Tenants have several options to pay their rent, leaving no excuse for late payments.
•By cheque or money order.
•Internet Banking through their chosen financial institution.
•Direct debit from their nominated bank account.
When a tenant falls behind in their rental payments, they are issued with a notice of breach advising them that they are behind and requesting that they rectify the problem. If this is not done within the stipulated time period, then a termination notice is issued, requiring that they vacate the premises.

Unless instructed otherwise, all monies held are paid to you by way of direct debit/cheque to your nominated bank account at the end of every month. A statement is issued at the same time, outlining the debits and credits for that month.

Land tax is an annual tax payable by owners of land. Land tax is administered by your state or territory government and is applicable everywhere except in the Northern Territory. It does not apply to your principal place of residence but does apply to every investment property you own.

It’s wise to insure from the moment you have signed a contract to buy your home. Risk passes from seller to purchaser, immediately upon purchase, even though you have not settled and taken possession of your new home.

Each time a tenant vacates, you have the opportunity to assess whether you can quickly add value to your investment and still be competitive with a higher rent.
Always consult your Property Manager about the most cost-effective improvements but consider:

1.Window Coverings. Nothing lifts the appearance of a property more quickly than the installation of new blinds, curtains or plantation shutters. Tenants far prefer homes fitted with window coverings and plantation shutters, in particular, are hard wearing and add substantially to the perception of value.
2.Fencing. Fencing your property not only improves security, it makes the home more appealing to tenants with pets. Over 60% of Australian households own a pet so you immediately broaden your pool of potential tenants.
3.New Oven/Stove. If your property has a freestanding oven/stove, is it in need of replacement? Many appliance suppliers will deliver, install and take away your old cooker all for the one price. A shiny, modern new cooker instantly makes your property so much more appealing and more valuable.
4.Built in wardrobes. Built-ins make your rental property infinitely more appealing than a property with no storage. They’re quick to install, inexpensive and put your property streets ahead of competitors without wardrobes.
5.Dishwasher. Have you got an empty space where a dishwasher should be in your kitchen? Many suppliers include installation in the purchase price and a dishwasher means living in your property will be so much more convenient. Better still, dishwashers start from as little as about $600 so they won’t break the budget.
6.Flooring. A new floor can be inexpensive, quick to install, and dramatically improves appeal.

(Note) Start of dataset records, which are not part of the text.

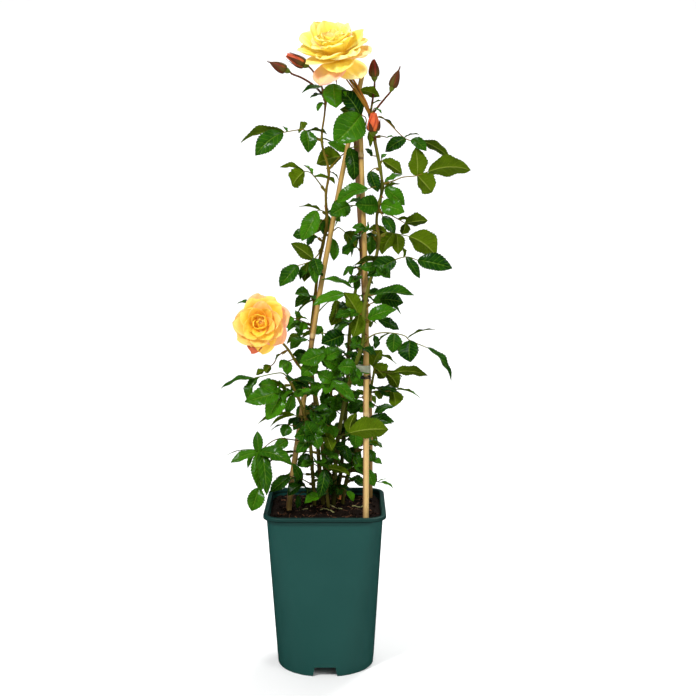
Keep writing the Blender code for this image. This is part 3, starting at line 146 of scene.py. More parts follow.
def tube(points, radii, sides=10, look=(0, 0, 0), lobes=0, twist=0, flat=1):
    # circles square to the path, their first spoke kept square to the axis that the path follows least;
    # lobes and twist make a rope: radius * (1 + depth * cos(lobes * angle - twist * share))
    points = np.asarray(points, float)
    ways = unit(np.gradient(points, axis=0))
    axis = np.eye(3)[np.abs(ways).max(0).argmin()]
    spoke = unit(np.cross(ways, axis))
    other = np.cross(spoke, ways)
    angle = circle(sides)[None, :]
    share = np.linspace(0, 1, len(points))[:, None]
    reach = np.broadcast_to(radii, len(points))[:, None]
    reach = reach * (1 + (ropeDepth * np.cos(lobes * angle - twist * share) if lobes else 0 * angle))
    rings = points[:, None] + reach[..., None] * (
        np.cos(angle)[..., None] * spoke[:, None] + flat * np.sin(angle)[..., None] * other[:, None]
    )
    return skin(rings, joined(np.cos(angle), share, 0), look, poles=(points[0], points[-1]))


def blade(middle, half, across, normal, columns, thickness, bend, look, seed, rib=0):
    # A thin closed blade on a mid line: point = middle + across * c * half + normal * (bend +- flesh),
    # flesh = thickness / 2 * (1 - c ^ 4); rib sinks the upper face a little and thickens the lower one
    c = np.asarray(columns, float)[None, :]
    share = np.linspace(0, 1, len(middle))[:, None]
    flesh = thickness / 2 * (1 - np.abs(c) ** 4)
    ridge = rib * (1 - share) * np.exp(-(c / 0.10) ** 2)
    sheet = middle[:, None] + across[:, None] * (c * half[:, None])[..., None]
    top = sheet + normal[:, None] * (bend + flesh - 0.35 * ridge)[..., None]
    under = sheet + normal[:, None] * (bend - flesh - ridge)[..., None]
    return twoFaced(top, under, c[0], share, seed, look)


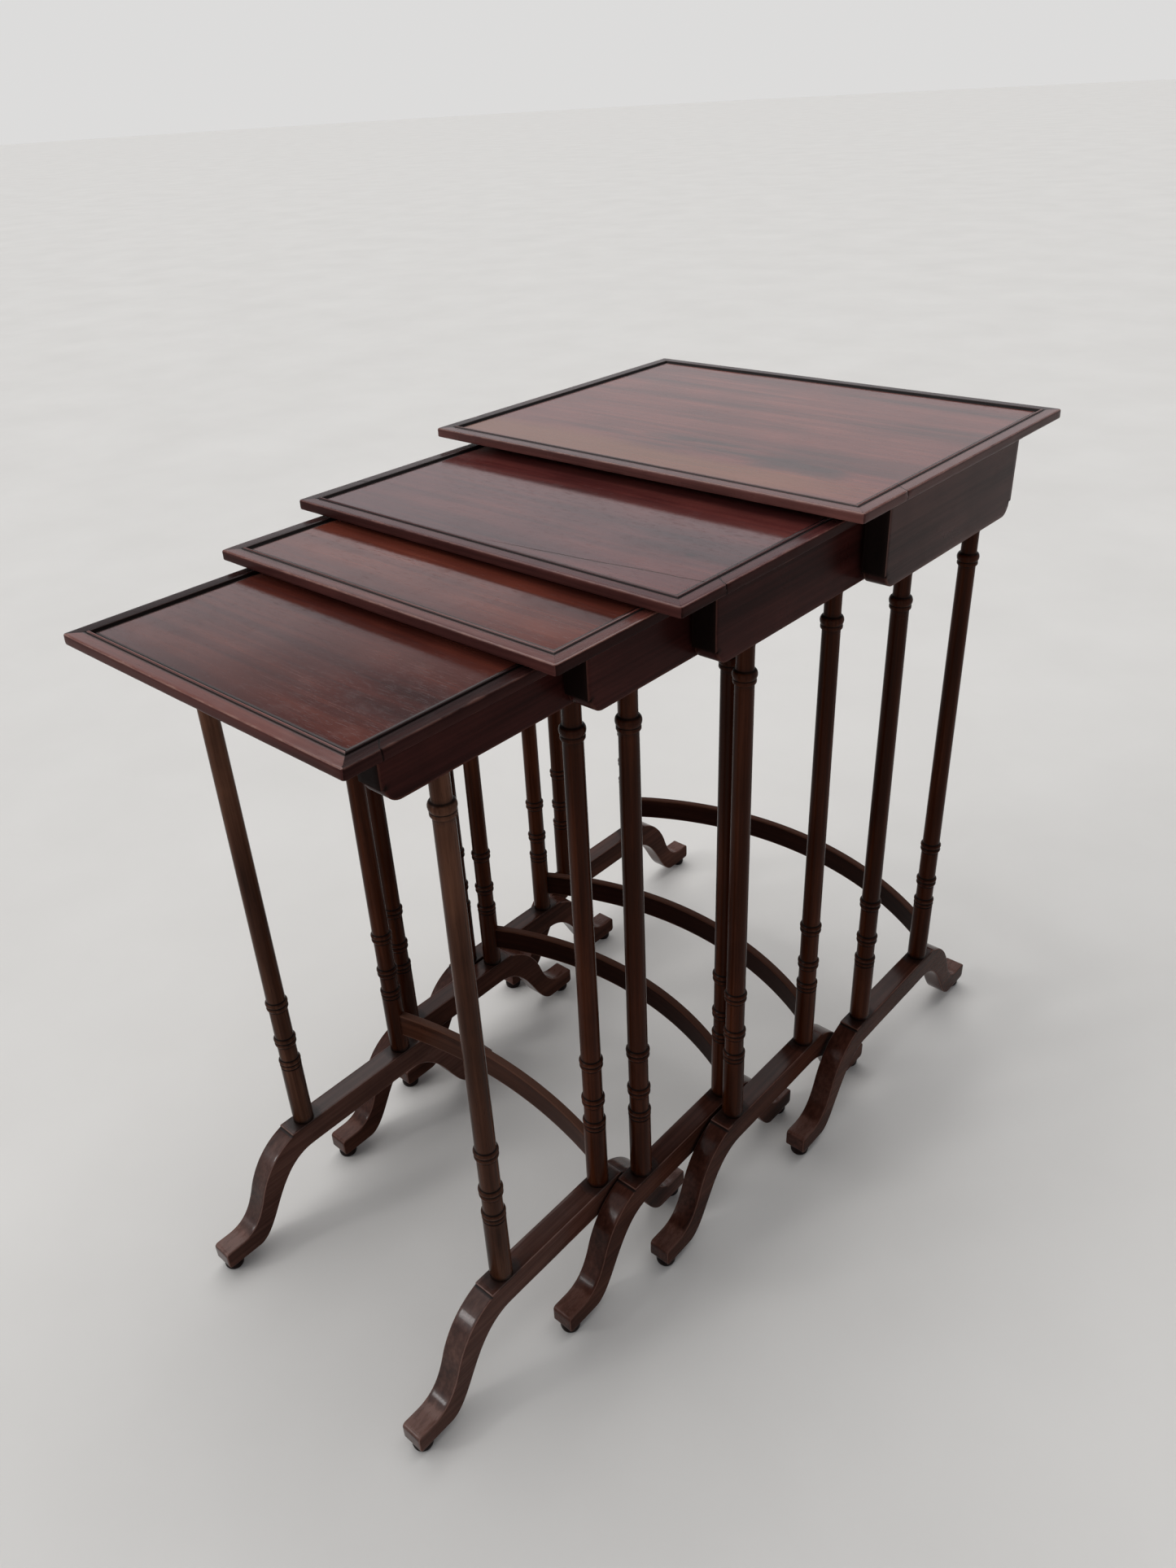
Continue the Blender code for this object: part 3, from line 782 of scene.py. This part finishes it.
def build_apron(table, side_name, side, child, seed):
    """Side rail: ovolo ends, and the groove that the next table's top rides in."""
    node = f"{table}_apron_{side_name}"
    low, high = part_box(node)
    centre = (low + high) / 2
    half_length, height, thickness = (high.y - low.y) / 2, high.z - low.z, high.x - low.x
    round_start = half_length - OVOLO_STEP
    half = [(half_length, height), (half_length, OVOLO_HEIGHT)]
    half += arc((round_start - OVOLO_HEIGHT, OVOLO_HEIGHT), OVOLO_HEIGHT, 0, -90, 9)
    outline = half + [(-y, z) for y, z in reversed(half)]
    bm = extrude_outline(outline, thickness)
    mesh = to_mesh(bm, node)
    if child:
        child_low, child_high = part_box(f"{child}_edging")
        child_edge = side * child_high.x + side * RABBET_CLEARANCE - centre.x
        floor = child_low.z - RABBET_CLEARANCE - low.z
        near, far = sorted((child_edge, -side * (thickness / 2 + CUTTER_SPARE)))
        groove = make_box((near, -half_length - CUTTER_SPARE, floor),
                          (far, half_length + CUTTER_SPARE, height + CUTTER_SPARE))
        mesh = subtract(mesh, [(groove, (0, 0, 0))])
    bm = copy_to_bmesh(mesh)
    round_arrises(bm, ARRIS)
    mesh = to_mesh(bm, node)
    leg_y = middle(f"{table}_leg_rear_{side_name}").y - centre.y
    mesh = subtract(mesh, [(mortise(), (0, end * leg_y, 0)) for _, end in ENDS])
    bm = copy_to_bmesh(mesh)
    slice_grid(bm, APRON_GRID)
    mesh = to_mesh(bm, node)
    mark_wear_and_shade(mesh, reach=0.0012)
    # The end faces are made nearly black: painted shade under the overhang of the top.
    at_end = abs(coordinates(mesh)[:, 1]) > half_length - 0.0004
    set_values(mesh, "grime_and_shade", np.where(at_end, 0.85, get_values(mesh, "grime_and_shade")))
    ripple(mesh, amount=0.0002, wavelength=0.06, seed=seed)
    add_piece(node, mesh, "apron", Vector((centre.x, centre.y, low.z)), ALONG_Y)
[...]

It’s important to understand the difference between repairs and capital improvements when it comes to tax time.

Repairs & maintenance are any work done to fix damage or deterioration in your investment property i.e. fixing a damaged fence.
Work completed to prevent deterioration is defined as maintenance i.e. servicing an air conditioner.
Repairs and maintenance expenses can be claimed as a tax deduction within the current financial year.

Capital improvements improve the condition or value of an item beyond its original state at the time of purchase. They can be depreciated or claimed as capital works deductions over time.
Examples of capital works are structural additions, adding or extending a wall, or adding items that are fixed and cannot be easily removed.

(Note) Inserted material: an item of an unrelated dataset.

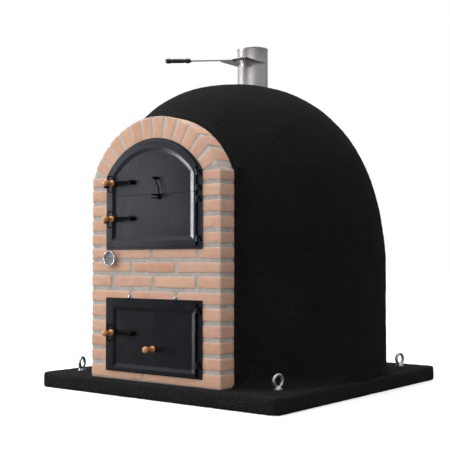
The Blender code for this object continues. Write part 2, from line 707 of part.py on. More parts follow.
def thermometer():
    x, z = DIAL
    inner = DIAL_R - 0.0035
    case = [(DIAL_R - 0.0015, 0.0200), (DIAL_R, 0.0185), (DIAL_R, 0.0080), (DIAL_R - 0.0030, 0.0060),
            (0.0120, 0.0050), (0.0110, GAP), (0.0040, GAP), (0.0040, -0.085), (0.0, -0.085),
            (0.0, 0.0100), (inner, 0.0100), (inner, 0.0200)]
    finish(turned("thermometer_case", case, facing_front(x, 0.0, z), 24), "chrome")
    dial_r = inner - GAP
    dial = [(0.0, 0.0113), (dial_r, 0.0113), (dial_r, 0.0103), (0.0, 0.0103)]
    finish(turned("thermometer_dial", dial, facing_front(x, 0.0, z), 24), "dial_white")
    glass = [(0.0, 0.0180), (dial_r, 0.0180), (dial_r, 0.0165), (0.0, 0.0165)]
    finish(turned("thermometer_glass", glass, facing_front(x, 0.0, z), 24), "clear_glass")
    axis = pivot_empty("thermometer_axis", (x, FACE_Y - 0.013, z))
    needle = rod("thermometer_needle", (x, FACE_Y - 0.0150, z), (x, FACE_Y - 0.0120, z), 0.0028, 12)
    aim = Matrix.Translation((x, FACE_Y, z)) @ Matrix.Rotation(math.radians(-45), 4, "Y")
    blade = box("needle_blade", (-0.0220, -0.0142, -0.0009), (0.0080, -0.0134, 0.0009))
    blade.data.transform(aim)
    join(needle, blade)
    finish(needle, "black_iron", axis)


def flue():
    low, high = FLUE_Z
    inner = FLUE_R - FLUE_WALL
    wall = [(FLUE_R, high), (FLUE_R, low), (inner, low), (inner, high)]
    pipe = turned("flue_pipe", wall, Matrix.Translation((0, FLUE_Y, 0)), 32)
    slot_half = DAMPER_THICK / 2 + CLEAR
    slot = box("damper_slot", (-0.1, FLUE_Y - 0.1, DAMPER_Z - slot_half),
               (0.1, FLUE_Y + 0.0010, DAMPER_Z + slot_half))
    cut(pipe, slot)
    finish(pipe, "stainless")

    axis = pivot_empty("damper_axis", (0, FLUE_Y, DAMPER_Z))
    half = DAMPER_THICK / 2
    disc = rod("damper_plate", (0, FLUE_Y, DAMPER_Z - half), (0, FLUE_Y, DAMPER_Z + half),
               inner - 0.0010, 32)
    blade = box("damper_blade", (-DAMPER_HALF, FLUE_Y - DAMPER_FRONT, DAMPER_Z - half),
                (DAMPER_HALF, FLUE_Y, DAMPER_Z + half))
    join(disc, blade)
    finish(disc, "stainless", axis)
    start = (0, FLUE_Y - DAMPER_FRONT + 0.030, DAMPER_Z - half - ROD_R - GAP)
    bend = (0, FLUE_Y - DAMPER_FRONT - 0.010, DAMPER_Z - half - ROD_R - GAP)
    end = (0, *ROD_END)
    along = (Vector(end) - Vector(bend)).normalized()
    pull = wire("damper_rod", [start, bend, end, Vector(end) + along * 0.060], ROD_R)
    finish(pull, "stainless", axis)

    tip = Vector((0, *HANDLE_END))
    grip_axis = (tip - Vector(end)).normalized()
    length = (tip - Vector(end)).length
    place = Matrix.Translation(end) @ grip_axis.to_track_quat("Z", "X").to_matrix().to_4x4()
    r = HANDLE_R
    profile = [(0.0, length), (r - 0.003, length), (r, length - 0.004), (r, length - 0.028),
               (r - 0.0025, length - 0.032), (r - 0.0005, length - 0.037), (r - 0.0005, 0.034),
               (r - 0.0025, 0.029), (r, 0.024), (r, 0.008), (r - 0.003, 0.002), (0.0050, 0.0),
               (0.0046, 0.0), (0.0046, 0.062), (0.0, 0.062)]
    grip = turned("damper_handle", profile, place, 14)
    finish(grip, "black_handle", axis)


def build():
    clear_scene()
    cutters = shared_cutters()
    base_slab()
    lifting_eyes()
    lower_masonry(cutters)
    oven_vault(cutters)
    dome_shell(cutters)
    facade()
    swing_high, swing_low = upper_door()
    swing_lower = lower_door()
    for key, swing in (("upper_leaf", swing_high), ("lower_leaf", swing_low),
                       ("lower_door", swing_lower)):
        latch(key, swing)
    pull_knob(swing_lower)
    coupling(swing_high, swing_low)
    thermometer()
    flue()
    for obj in collection("pizza_oven").objects:
        if obj.type == "MESH":
            obj.data.shade_smooth()
            obj.data.set_sharp_from_angle(angle=math.radians(35))


build()
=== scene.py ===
"""Looks of the wood fired pizza oven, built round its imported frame. Metres, +Z up, doors face -Y."""
import math
import random

import bmesh
import bpy
from mathutils import Matrix, Vector, noise


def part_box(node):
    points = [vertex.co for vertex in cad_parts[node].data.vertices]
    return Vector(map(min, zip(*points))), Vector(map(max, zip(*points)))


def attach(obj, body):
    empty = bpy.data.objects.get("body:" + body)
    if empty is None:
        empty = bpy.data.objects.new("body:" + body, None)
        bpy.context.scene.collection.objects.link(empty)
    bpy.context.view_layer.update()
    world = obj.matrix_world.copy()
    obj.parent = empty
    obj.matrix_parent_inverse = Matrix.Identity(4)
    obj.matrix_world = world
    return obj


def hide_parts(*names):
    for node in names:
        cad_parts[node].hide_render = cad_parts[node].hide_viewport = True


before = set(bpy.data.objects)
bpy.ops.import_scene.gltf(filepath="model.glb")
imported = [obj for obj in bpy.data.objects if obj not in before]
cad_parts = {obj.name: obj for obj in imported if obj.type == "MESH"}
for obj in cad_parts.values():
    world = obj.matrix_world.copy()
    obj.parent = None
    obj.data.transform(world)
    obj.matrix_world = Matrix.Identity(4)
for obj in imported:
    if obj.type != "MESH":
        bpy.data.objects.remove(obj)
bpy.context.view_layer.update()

TAU = 2 * math.pi


def low(node):
    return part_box(node)[0]


def high(node):
    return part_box(node)[1]


def middle(node):
    return (low(node) + high(node)) / 2


def at(x, y, z):
    return Matrix.Translation((x, y, z))


# Facts of the frame
FACE_Y = low("facade_middle_wall").y
SIDE = high("facade_middle_wall").x
BACK_Y = high("facade_middle_wall").y
BRICK_DEPTH = BACK_Y - FACE_Y - 0.001
SLAB_TOP = high("base_slab").z
SPRING = high("facade_upper_pier_left").z
SPLIT_Z = (low("upper_leaf").z + high("lower_leaf").z) / 2
SPLIT_GAP = 0.0007
ARCH_Z = 0.811                 # centre and radius of the brick arch's outer edge
ARCH_R = 0.393
JAMB = 0.2315                  # bricks begin here beside the upper opening
INNER_ARCH = (0.775, 0.2865)
COLLAR = 0.016
COLLAR_FRONT = 0.0893
DOME_R = high("dome_render").x
DOME_Y = high("dome_render").y - DOME_R
DOME_AXIS = at(0, DOME_Y, 0)
WALL_TOP = 0.594
CROWN = 1.4125
LEAN = -0.085                  # how far the top of the crown lies to the front
RISE, BULGE = 2.29, 2.35       # exponents of the crown's curve
FLUE_Y = middle("flue_pipe").y
FLUE_R = high("flue_pipe").x
FLUE_TOP = high("flue_pipe").z
FLUE_AXIS = at(0, FLUE_Y, 0)
LATCHES = ("upper_leaf", "lower_leaf", "lower_door")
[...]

A tax depreciation schedule, prepared by a professional tax specialist, will assure you maximise your investment property’s tax deductions and keep out of trouble with the Australian Taxation Office. For more information, visit

Investment property owners should ensure they keep proper accounting records and plan ahead for next year’s tax return.
80 per cent of property investors fail to take full advantage of the tax benefits of owning an investment property.

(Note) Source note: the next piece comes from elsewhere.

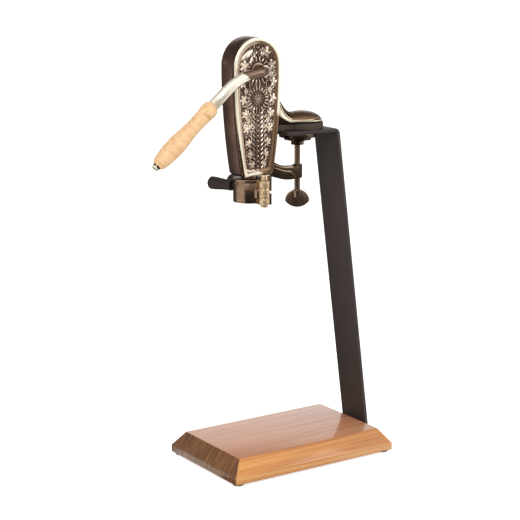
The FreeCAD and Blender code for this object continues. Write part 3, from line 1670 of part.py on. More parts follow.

Many investors don’t realise that regardless of whether they have spent any money on their property, the wear and tear on their asset and its fixtures, can be offset against any income they earn from the property. Property depreciation is a non-cash deduction available to income producing properties and can be claimed on both positively geared and negatively geared properties.

Tax benefits associated with negative gearing can sometimes be equivalent to 60 per cent of the total purchase price of a property.
Even decorative garden sculptures, common areas in an apartment building, tree houses or recreational facilities may be legitimately claimed.
Other costs that the ATO allows to be deducted include interest costs, maintenance expenses and holding costs such as building insurance and rates.

Establishing a Depreciation Schedule from the outset ensures all expenses and items are deducted to their full capacity. For more information, visit

Investors always look for the greatest return on their investment, and the best place to start is by securing the services and advice of a professional.
First National agents have the local knowledge and experience, supported by our leading edge technologies, to ensure they provide the right and most appropriate advice on property and property management.
We also have access to a range of experts associated with property management, such as BMT, so clients can enjoy all the benefits of property ownership. For more information visit

The constantly changing ATO rules make it essential for investors to use competent depreciation companies, like BMT, to undertake an onsite inspection of their property as desktop estimates no longer suffice.

Renting out a home can be a great way to increase your income while investing in a valuable asset.
However, just as important as finding the right tenants for your property is holding on to them. Having disruptions in tenancy can not only cost you money, it can be a stressful and time-consuming problem.

Quality tenants will provide you with regular income, as well as help to keep your investment in good condition. With this in mind, there are many strategies you can use to make sure your tenants remain yours.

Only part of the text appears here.